Step 3: Thread the Needle
Cut off a 10-inch piece of thread (the longer it is, the more knots you could possibly create) and dampen one end to help it glide through the eye of the needle a lot smoother. Push this end of the thread through the needle eye until about three-quarters of the thread is hanging out the other side of the opening. Take the shorter end, loop it over the longer portion, and tie a knot, pulling it taut around the needle eye. Do a double knot to ensure the needle is threaded tightly.
Step 4: Sew On the Curtain Rings
If you’re a skilled seamstress, use a chain thread loop for this step. Otherwise, Boyle says a rudimentary stitch can work. Starting at the first marked spot on your curtain, use the prepped needle and thread to make three stitches, one on top of another. Avoid pushing the needle all the way through to the front of the curtain; you only want your stitches to be seen from the back side. Instead, stitch just the folded-over piece of fabric at the hem line. Loop the loose end of the thread through the O-ring, then pull the ring close to the curtain and add three more stitches to the same marked spot. Tie off each stitch with a triple knot and trim the excess thread. Repeat this process until all your rings are attached.
Step 5: Hang the Curtains
Pick up your curtains by the O-rings or tabs, making sure the hemmed side is facing the window. Step onto the ladder and hang each loop over a nail. To let in as much light as possible, Boyle simply removes the curtain from its tacks during the day and puts it neatly folded in a clean, safe spot until she’s ready to hang it again at night.
Option 2: Use Metal Clips and Wire
- Ladder or step stool
- Cotton fabric with selvage edge, cut to window’s dimensions
- Small metal clips
- Annealed wire
- Wire cutter
- Two drywall screws
Step 1: Attach the Clips to the Curtain
Use the pencil to mark where the clips—alternatives to the usual curtain rings—will hang; measure with a ruler or tape measure to ensure you have equal space between each. Then clamp them onto the panel accordingly. Set the fabric aside on a clean surface until you’re ready to hang it.
Step 2: Measure and Cut the Wire
The wire will take the place of your standard rod. Use a tape measure to measure the width of your window frame from its outer edges. Roll out enough wire to cover it, adding a few inches to the total (the excess will be used to affix the wire to the two screws), and snip it with your wire cutter.
Step 3: Figure Out Where the Screws Will Go
Step up on your ladder and use a pencil to mark the entry points for each screw at the top corners of the window frame.

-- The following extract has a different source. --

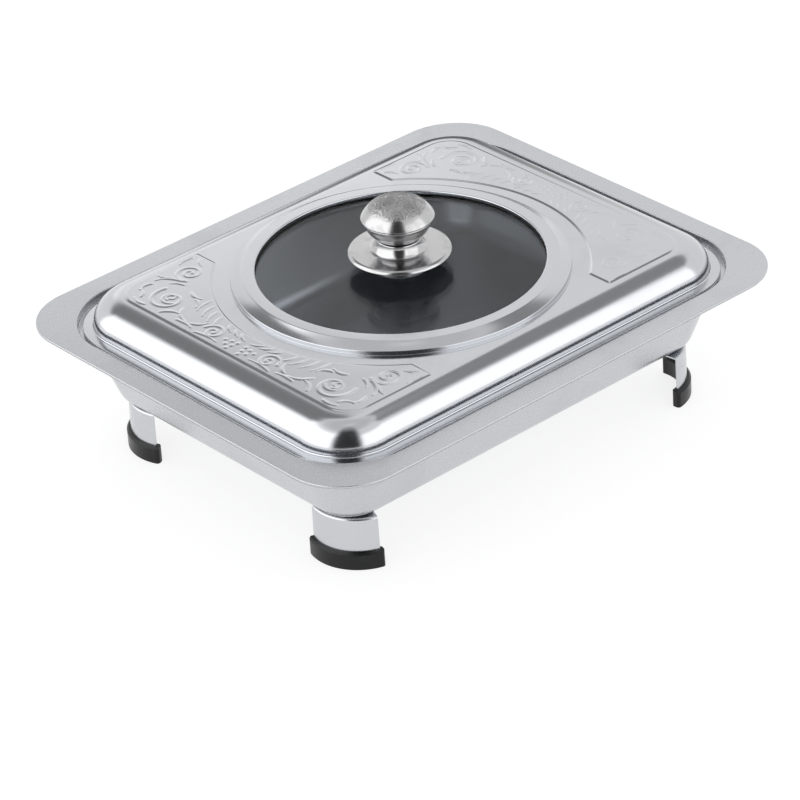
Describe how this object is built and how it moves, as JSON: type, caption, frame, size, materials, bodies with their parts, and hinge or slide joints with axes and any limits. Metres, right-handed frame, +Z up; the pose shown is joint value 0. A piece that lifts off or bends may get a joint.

Drill the screws into the wood window frame, leaving a tiny bit of space between the screw and the surface for the wire.
Step 4: Secure the Wire “Rod”
With wire in hand, mount the ladder again. Take one end and loop it around the left screw a few times. Move the ladder over to the right side of the window and repeat with the second screw. The wire should be taut but not too tight.
Step 5: Hang the Curtain
Using the ladder, affix the curtain to the wire with the clips.
Option 3: Swap the Rod for String and Do Café Curtains
- A small tablecloth, old or thrifted
- Twine string (or any other thick variety)
- Two nails or two thumbtacks
- Tape measure
Step 1: Choose the Nail Sites
Since this style is only meant to cover the bottom half of the window, measure halfway down the side of the frame and draw a small X on the wood with your pencil to highlight the two nails or thumbtack placements, one on the right and the left.
Step 2: Hammer in the Nails
Carefully and slowly hammer the nails into the frame. Avoid applying too much pressure so the wood remains intact. If you’re using thumbtacks, simply push them into place. Leave enough space between the nail (or tack) and the wall to loop the string around it.
Step 3: Measure and Install the String
Measure the width of the window with your tape measure and cut a piece of string a few inches longer than the total. Take one end of the string and loop it around the nail or tack a few times. If the string is thick enough, you can alternatively remove the tack while holding the string in place, then stick it through the string and push it back into the wall to secure it.
Step 4: Drape the Tablecloth
Hold the fabric by the shorter corners and place it over the string, allowing the top quarter of the material to hang in front as a partial double layer. You’re done! There’s no mightier combination than DIY genius and a few hardware supplies.